Oracle released its fiscal fourth-quarter 2021 earnings yesterday after the US markets closed. However, the shares are sharply lower in US premarket price action today despite the company posting better-than-expected results.
Oracle reported revenues of $11.2 billion in the quarter, which were 7.5% higher than the corresponding period in 2020. The revenues were ahead of the $11 billion that analysts were expecting. Also, the revenue growth was the highest in six years. Over the last many years, Oracle has been plagued by sagging growth which is reflected in its share price as well as valuations.
However, things seem to be getting on track for the company and its sales have increased for the last four fiscal quarters. They had fallen on a yearly basis in the previous two fiscal years.
Oracle shares are outperforming in 2021
Oracle shares have risen at a CAGR of 17.9% over the last five years which is far below the 25.9% CAGR of the Nasdaq 100 Index. However, the shares are outperforming in 2021 as investors have poured money into value shares while ditching high growth companies amid the rise in US interest rates.
Earnings beat estimates
Along with the topline, Oracle managed to beat the bottomline estimates also. The company posted adjusted EPS of $1.54 in the quarter which was higher than the $1.31 that analysts were expecting. The company also declared a cash dividend of $0.32 which will be payable next month.
Oracle management sounded upbeat on the results. “Our Q4 performance was absolutely outstanding with total revenue beating guidance by nearly $200 million, and non-GAAP earnings per share beating guidance by $0.24,” said Oracle CEO, Safra Catz. She added, “Our multi-billion dollar Fusion and NetSuite cloud applications businesses saw dramatic increases in their already rapid revenue growth rates.”
Why are Oracle shares falling?
Generally, shares tend to rise after the earnings beat which looks quite decent in Oracle’s case. However, the shares were trading lower in premarkets today. The anomaly could be due to some investors taking profits after the rally in 2021. Also, Oracle’s guidance might have spooked markets. The company expects revenues to increase between 3-5% in the fiscal fourth quarter. For the full year, the company expects sales growth to be higher than the previous fiscal year where revenues had increased 3.6%.
Also, the company plans to scale up investments. “We are going to invest back in the business at a greater rate,” said Catz on the cloud business. The increase in investments will fuel the growth in the cloud business but will also weigh on profitability. Oracle expects to post EPS between $0.94-$0.98 in the fiscal first quarter of 2022 which is below the $1.03 that analysts were expecting.
Also, while Oracle’s cloud revenues have been rising the company is still a distant competitor in the cloud computing market where Amazon is the dominant player. Cloud operations are the most profitable vertical for Amazon and are the cash engine for the business. Oracle also expects the growing cloud business to add to its profitability and said that it is “fundamentally a more profitable business” as compared to its legacy business.

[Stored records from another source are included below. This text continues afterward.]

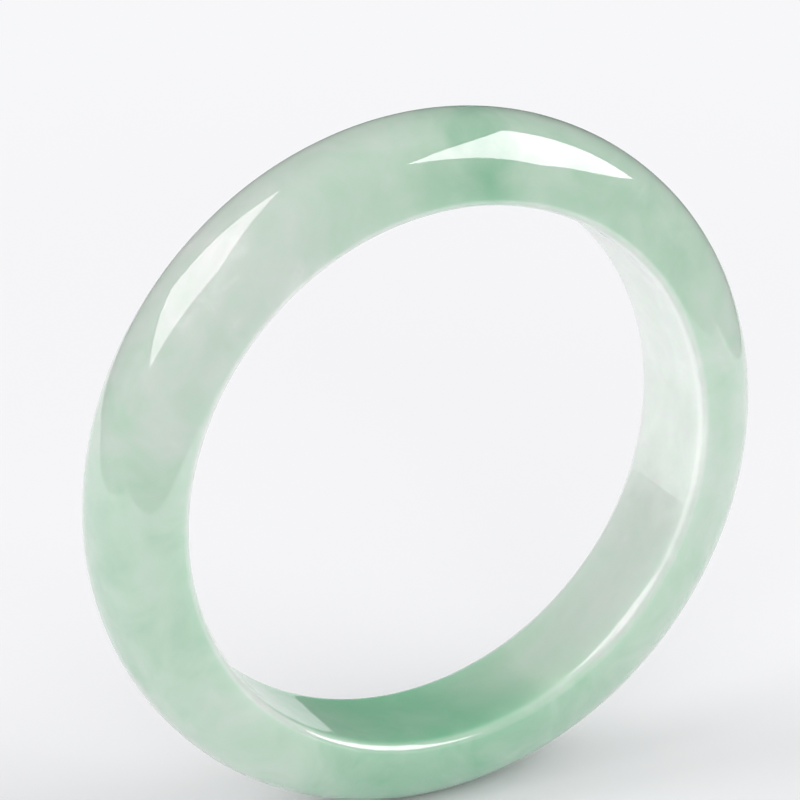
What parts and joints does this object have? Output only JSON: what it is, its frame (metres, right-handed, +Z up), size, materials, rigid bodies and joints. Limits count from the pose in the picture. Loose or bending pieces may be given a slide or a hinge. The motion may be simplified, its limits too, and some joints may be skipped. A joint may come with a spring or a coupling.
{
  "type": "bangle bracelet",
  "caption": "Closed rigid ring of polished pale green jade, flat inside and domed outside, that slips over the hand onto the wrist.",
  "frame": {"origin": "centre of the ring: on the wrist axis, at the middle of the band's width", "axes": "Y along the wrist axis, with no difference between its two ends; Z up, with the ring standing on its edge, so its lowest point is at z = -0.036 m; X to the right seen from -Y"},
  "size_m": [0.072, 0.0122, 0.072],
  "materials": {
    "jade": "polished"
  },
  "bodies": {
    "root": {"bangle_ring": "jade"}
  },
  "joints": []
}
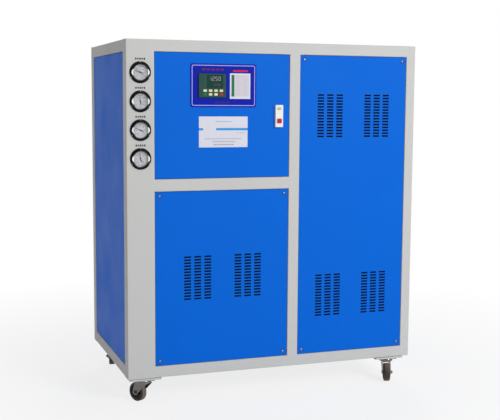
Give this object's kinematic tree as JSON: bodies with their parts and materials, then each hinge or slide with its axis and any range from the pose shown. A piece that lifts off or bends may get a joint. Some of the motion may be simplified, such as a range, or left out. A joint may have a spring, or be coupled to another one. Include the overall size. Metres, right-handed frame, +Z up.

Meanwhile, Oracle is doubling down on its cloud investments. “We expect to roughly double our cloud capex spend in FY 2022 to nearly $4 billion,” said Catz. She added, “We are confident that the increased return in the cloud business more than justifies this increased investment, and our margins will expand over time.”
Oracle share repurchases
Oracle repurchased $8 billion worth of its shares in the fiscal fourth quarter which took its repurchases in the fiscal year to $21 billion. In the absence of investment opportunities, The company has been resorting to massive repurchases and in the last ten years, it has lowered its outstanding shares by 44%. Other US tech companies like Apple have also been repurchasing their shares in massive quantities that help them increase the EPS by lowering the outstanding share count.
Oracle shares were 4.5% lower in US premarket price action today. The shares have a 52-week trading range of $50.91 to $85.03. The shares are facing resistance near higher price levels as its valuation now seems to bake most of the positives.
The company needed a stellar set of numbers to keep the momentum going but what we have are mixed earnings, and the shares are reacting to that.